_STATED GOAL:_
Write out all the material exactly. Leave nothing out.
-------- DATASET EXTRACT
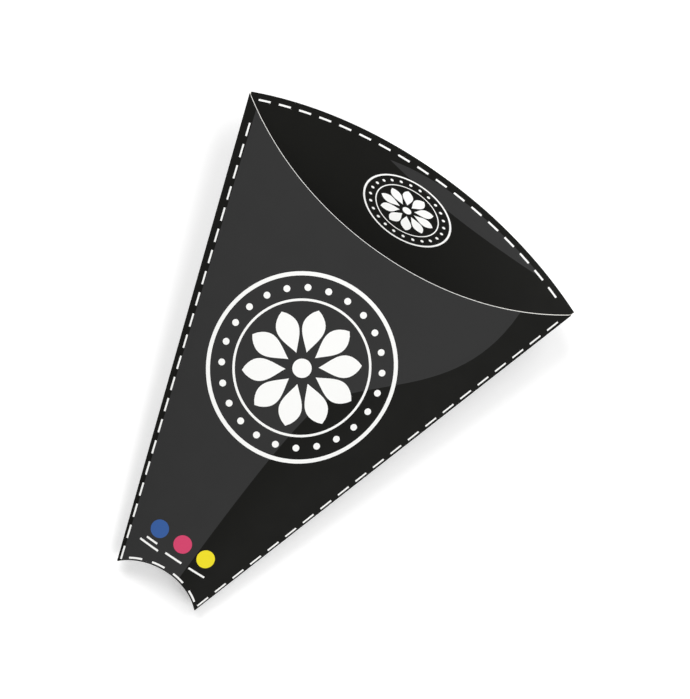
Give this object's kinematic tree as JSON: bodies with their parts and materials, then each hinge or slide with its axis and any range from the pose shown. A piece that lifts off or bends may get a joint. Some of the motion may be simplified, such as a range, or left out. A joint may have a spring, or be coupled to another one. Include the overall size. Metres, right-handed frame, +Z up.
{
  "type": "crepe holder",
  "caption": "Folded board cone sleeve for a crepe: rounded tall back, hollow-cut lower front edge, open notched tip, glued along one side.",
  "frame": {"origin": "on the table, under the middle of the bounding box", "axes": "+Y along the sleeve towards its mouth, +Z up through the front panel, +X across to the glued side fold"},
  "size_m": [0.1628, 0.2092, 0.0346],
  "materials": {
    "coated_board": "printed coated board, satin"
  },
  "bodies": {
    "root": {"folded_sleeve": "coated_board"}
  },
  "joints": []
}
----------------
_RESULT OF THIS TASK:_
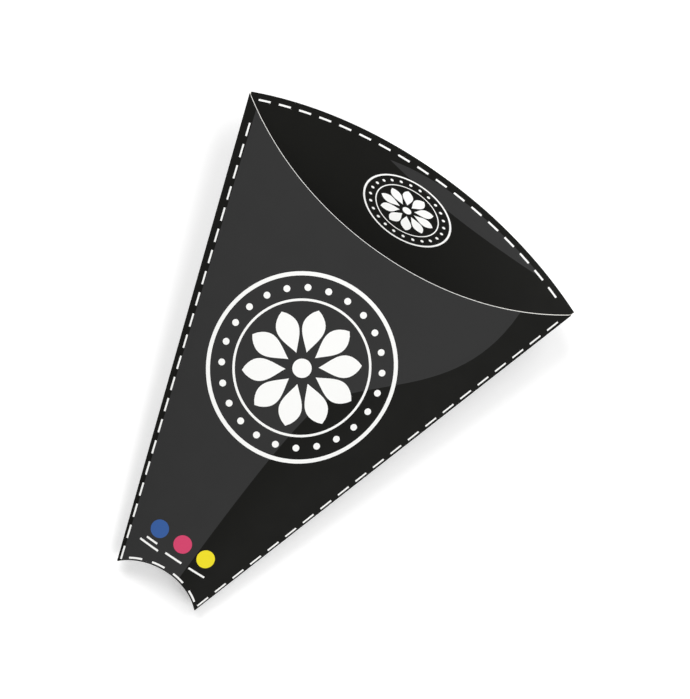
Give this object's kinematic tree as JSON: bodies with their parts and materials, then each hinge or slide with its axis and any range from the pose shown. A piece that lifts off or bends may get a joint. Some of the motion may be simplified, such as a range, or left out. A joint may have a spring, or be coupled to another one. Include the overall size. Metres, right-handed frame, +Z up.
{
  "type": "crepe holder",
  "caption": "Folded board cone sleeve for a crepe: rounded tall back, hollow-cut lower front edge, open notched tip, glued along one side.",
  "frame": {"origin": "on the table, under the middle of the bounding box", "axes": "+Y along the sleeve towards its mouth, +Z up through the front panel, +X across to the glued side fold"},
  "size_m": [0.1628, 0.2092, 0.0346],
  "materials": {
    "coated_board": "printed coated board, satin"
  },
  "bodies": {
    "root": {"folded_sleeve": "coated_board"}
  },
  "joints": []
}